Alors ce quoi qu’il en coûte, c’est du leurre ? J’y suis, je brûle, un discours codé ? Un bon ami, fin connaisseur de l’Amérique, me souffle à l’oreille que ce Président est l’auteur d’un livre intitulé Révolution, et que son appel à mobiliser « tous les moyens nécessaires pour sauver des vies humaines » rappelle le fameux « by any means necessary », prononcé par Malcolm X dans le discours du 28 juin 1964 à l’Organization of Afro-American Unity. Par tous les moyens nécessaires, veut dire aussi par la lutte armée. Et nous revoilà dans le discours guerrier. Mais le début du discours de Malcom X revient dans les manifestations du monde entier après l’assassinat de George Floyd à Minneapolis : « nous revendiquons notre droit à être un homme sur cette terre, à être un être humain, à être respecté en tant qu’être humain, à bénéficier des droits attribués aux êtres humains dans cette société, sur cette terre, en cette date – ce que nous comptons faire advenir par tous les moyens nécessaires1 ».

Bien entendu, le 11 mars 2020, ce Président ne lisait pas dans le marc de café ce qui se passerait le 25 mai suivant à Minneapolis. Tout à la grande histoire de France (le Louvre, le discours du Carrousel de son investiture), il ignorait souverainement la mémoire d’Adama Traoré. Que voulait-il donc dire, avec son quoi qu’il en coûte ?

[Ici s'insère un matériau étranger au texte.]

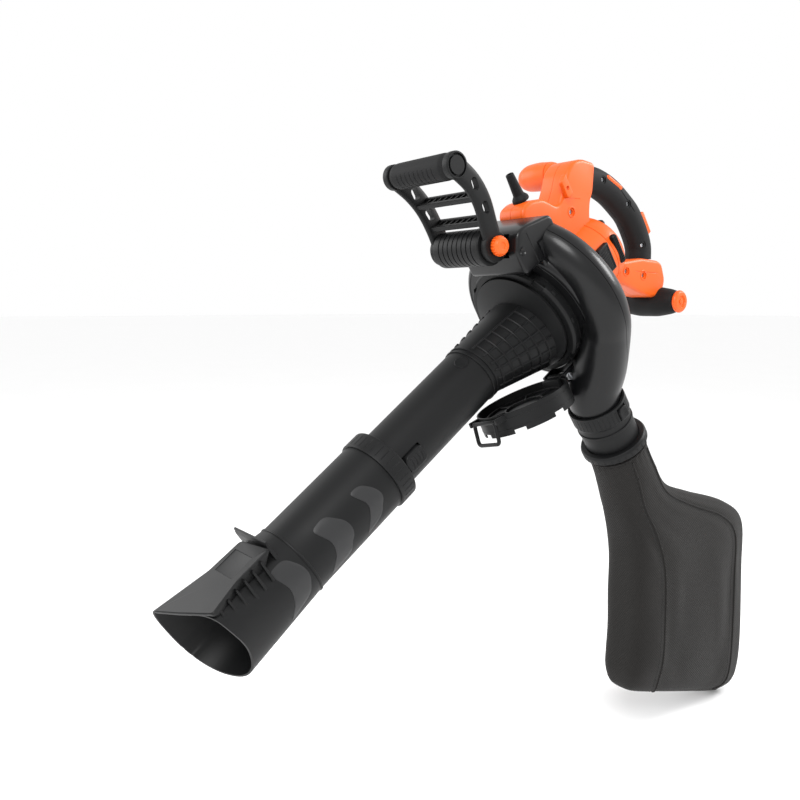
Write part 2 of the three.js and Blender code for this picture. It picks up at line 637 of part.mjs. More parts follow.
/** Two lugs on the casing's front face that carry the door's pin. */
function doorLugs() {
  return [-25, 18.4].map((x) => block(
    vec(DOOR_PIN.x + x, DOOR_PIN.y - 6, DOOR_PIN.z - 8),
    vec(DOOR_PIN.x + x + 6.6, DRUM_FRONT + 1, DOOR_PIN.z + 8),
  )).map(swung);
}

// ---------------------------------------------------------------- outlet and bag
function buildOutlet() {
  const axis = vec(OUTLET.x, OUTLET.y, 0);
  const sleeve = turned([[40.2, -154], [44.5, -154], [44.5, -178], [42, -182], [42, -237], [38.5, -237],
    [38.5, -173], [40.2, -173]], 'z', axis, 24);
  const latchRoom = block(vec(104, 20, -180), vec(120, 40, -158));
  addPart('bag_adapter', cut(sleeve, casingKeepOut, latchRoom), 'black');
  const tab = [[21, -179], [39, -179], [39, -163], [34, -159], [26, -159], [21, -163]];
  addPart('adapter_latch', sidePlate(tab, 3, 1).translate([108, 0, 0]), 'black');
  const ring = [[42.4, -226], [50, -226], [52, -230], [52, -239], [42.4, -239]];
  addPart('bag_ring', turned(ring, 'z', axis, 24), 'black');
}

/** Cross-sections of the bag from neck to bottom: front edge, back edge as [y, z], half thickness. */
const BAG_SECTIONS = [
  [[128, -205.5], [202.6, -152], 46, 2],
  [[146, -240], [238, -205], 46, 2.1],
  [[166, -290], [274, -249], 47, 2.5],
  [[183, -335], [352, -277], 50, 3],
  [[192, -385], [452, -306], BAG_HALF, 3.6],
  [[194, -435], [506, -345], BAG_HALF, 4],
  [[193, -485], [514, -430], BAG_HALF, 4],
  [[190, -535], [518, -540], BAG_HALF, 4],
  [[188, -562], [520, -622], 47, 4],
  [[194, -584], [514, -662], 36, 4],
  [[212, -596], [490, -680], 14, 3.5],
];

function bagSkin(inset, overrun) {
  const loops = BAG_SECTIONS.map(([[y1, z1], [y2, z2], half, power]) => {
    const span = vec(0, (y2 - y1) / 2, (z2 - z1) / 2);
    span.setLength(span.length() - inset);
    const centre = vec(OUTLET.x, (y1 + y2) / 2, (z1 + z2) / 2);
    return ovalLoop(centre, span, vec(half - inset, 0, 0), 16, power);
  });
  if (overrun > 0) {
    const out = vec(0, -0.583, 0.812).multiplyScalar(overrun);
    loops.unshift(loops[0].map((p) => p.clone().add(out)));
    loops[loops.length - 1] = loops.at(-1).map((p) => p.clone().add(vec(0, 0, inset)));
  }
  return loft(loops);
}

function buildBag() {
  addPart('bag', cut(bagSkin(0, 0), bagSkin(2, 6)), 'fabric', hanging);
}

// ---------------------------------------------------------------- assembly
buildCasing();
buildMotor();
buildHousing();
buildControls();
buildPivot();
buildSecondHandle();
buildTube();
buildDoor();
buildOutlet();
buildBag();

const extent = new THREE.Box3().setFromObject(object, true);
const middle = extent.getCenter(vec(0, 0, 0));
object.position.set(-middle.x, -middle.y, -extent.min.z);

export default object;
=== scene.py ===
"""Finish of a handheld leaf blower and vacuum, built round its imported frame.

Shapes are built in machine millimetres (X right, Y along the motor shaft with the suction tube
towards -Y, Z away from the outlet) and then placed in the frame, which leans by LEAN about X.
The bag hangs straight down, so it is built in millimetres of the upright frame instead.
"""
from __future__ import annotations

import json
import logging
import math
from dataclasses import dataclass, field
from enum import Enum
from typing import Iterable, Sequence

import bmesh
import bpy
import numpy as np
from mathutils import Matrix, Vector
from mathutils.bvhtree import BVHTree


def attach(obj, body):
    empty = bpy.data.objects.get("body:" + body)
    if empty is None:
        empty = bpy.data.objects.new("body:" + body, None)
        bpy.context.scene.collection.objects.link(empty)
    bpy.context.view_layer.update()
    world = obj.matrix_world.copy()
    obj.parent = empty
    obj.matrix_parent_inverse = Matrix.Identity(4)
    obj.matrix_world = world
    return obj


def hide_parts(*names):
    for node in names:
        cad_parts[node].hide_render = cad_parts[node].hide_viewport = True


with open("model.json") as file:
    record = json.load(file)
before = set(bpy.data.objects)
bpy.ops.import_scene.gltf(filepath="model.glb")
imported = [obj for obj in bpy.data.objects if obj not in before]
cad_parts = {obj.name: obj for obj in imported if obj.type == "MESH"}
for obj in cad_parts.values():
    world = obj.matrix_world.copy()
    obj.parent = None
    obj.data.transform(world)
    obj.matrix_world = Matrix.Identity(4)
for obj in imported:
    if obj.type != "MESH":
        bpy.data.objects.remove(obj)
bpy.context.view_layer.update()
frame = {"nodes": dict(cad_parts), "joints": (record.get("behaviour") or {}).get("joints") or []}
log = logging.getLogger("blower")

LEAN = math.radians(35.7)
SHAFT_POINT = Vector((0.0, 0.120, 0.0))
MM = 0.001
GAP = 0.35
SMOOTH_ANGLE = math.radians(34)
Point = Sequence[float]


def shaft_origin() -> Vector:
    """Returns the machine frame's origin in the row frame, from the rotor joint's place."""
    rotor = next(j for j in frame["joints"] if j["name"] == "rotor_spin")
    return Vector(rotor["pos_m"]) - Matrix.Rotation(LEAN, 3, "X") @ SHAFT_POINT


ORIGIN = shaft_origin()
MACHINE = Matrix.Translation(ORIGIN) @ Matrix.Rotation(LEAN, 4, "X") @ Matrix.Scale(MM, 4)
HANGING = Matrix.Translation(ORIGIN) @ Matrix.Scale(MM, 4)


class Axis(Enum):
    """Direction that a turned shape goes round."""

    X = 0
    Y = 1
    Z = 2


class Slot(Enum):
    """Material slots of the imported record."""

    ORANGE = "orange_shell"
    BLACK = "black_shell"
    GLOSS = "dark_casing"
    SOFT = "soft_grip"
    CLOTH = "bag_cloth"
    STEEL = "steel"
    COPPER = "copper"


# ---------------------------------------------------------------- shader expressions
class Signal:
    """A node socket that arithmetic can be written on; each operator adds a Math node."""

    def __init__(self, recipe: "Recipe", socket: bpy.types.NodeSocket) -> None:
        """Wraps `socket` of a node in `recipe`."""
        self.recipe = recipe
        self.socket = socket

    def _math(self, operation: str, *values: object) -> "Signal":
        """Returns the result of a Math node.

        Args:
            operation: The Math node's operation.
            values: Its inputs, in order, as signals or numbers.

        Returns:
            The node's value.
        """
        return self.recipe.node("ShaderNodeMath", {"operation": operation}, dict(enumerate(values)))

    def __add__(self, other: object) -> "Signal":
        """Sum."""
        return self._math("ADD", self, other)

    __radd__ = __add__

    def __mul__(self, other: object) -> "Signal":
        """Product."""
        return self._math("MULTIPLY", self, other)

    __rmul__ = __mul__

    def __sub__(self, other: object) -> "Signal":
        """Difference."""
        return self._math("SUBTRACT", self, other)

    def __rsub__(self, other: object) -> "Signal":
        """Difference, reflected."""
        return self._math("SUBTRACT", other, self)

    def sine(self) -> "Signal":
        """Sine."""
        return self._math("SINE", self)

    def part(self, name: str) -> "Signal":
        """Another output of the same node, by name."""
        return Signal(self.recipe, self.socket.node.outputs[name])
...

Dire quoi qu’il en coûte, c’était envoyer un message codé aux financiers et à la banque des banquiers, la Banque centrale européenne. Huit ans plus tôt, en plein marasme grec – à marée basse et indécise de la crise financière – Mario Draghi avait sauvé l’euro, la monnaie unique, et sa zone attaquée de toute part, par ces seuls mots : « La Banque centrale soutiendra l’euro quoi qu’il en coûte ». Et le tsunami qui se préparait était devenu une petite vaguelette ridicule en quelques heures.

Dire quoi qu’il en coûte, c’était envoyer un message codé à la présidente de la Banque centrale européenne, aux membres de l’Eurogroup des ministres des finances, et au Conseil européen, formé par les chefs d’État et de gouvernement. Nous allons devoir dépenser, et pour cela nous faire prêter énormément d’argent. Nous avons jeté la vieille cuisine de l’austérité des Chicago Boys à la poubelle. Mais la nouvelle cuisine, c’est beaucoup plus cher. Alors, à vous, Europe, d’agir en vitesse si vous ne voulez pas que nous mettions la clé du restaurant sous la porte. Cette foutue austérité nous a mis dans le pétrin. Pas assez de lits, pas assez d’hôpitaux et de personnel soignant, pas assez d’industrie de respirateurs. Un pognon de dingue, bien plus dingue que ce que nous coûtent les pauvres.

Alors on change de jeu. On est désormais dans les « moyens non conventionnels », même dans le quotidien des pays membres de l’Union européenne, même dans les couloirs feutrés de la Banque centrale. De l’argent, autant qu’il en faudra.

[voir Europe, Monnaie]

1 Malcolm X, By Any Means Necessary, New York, Pathfinder Press, 1992.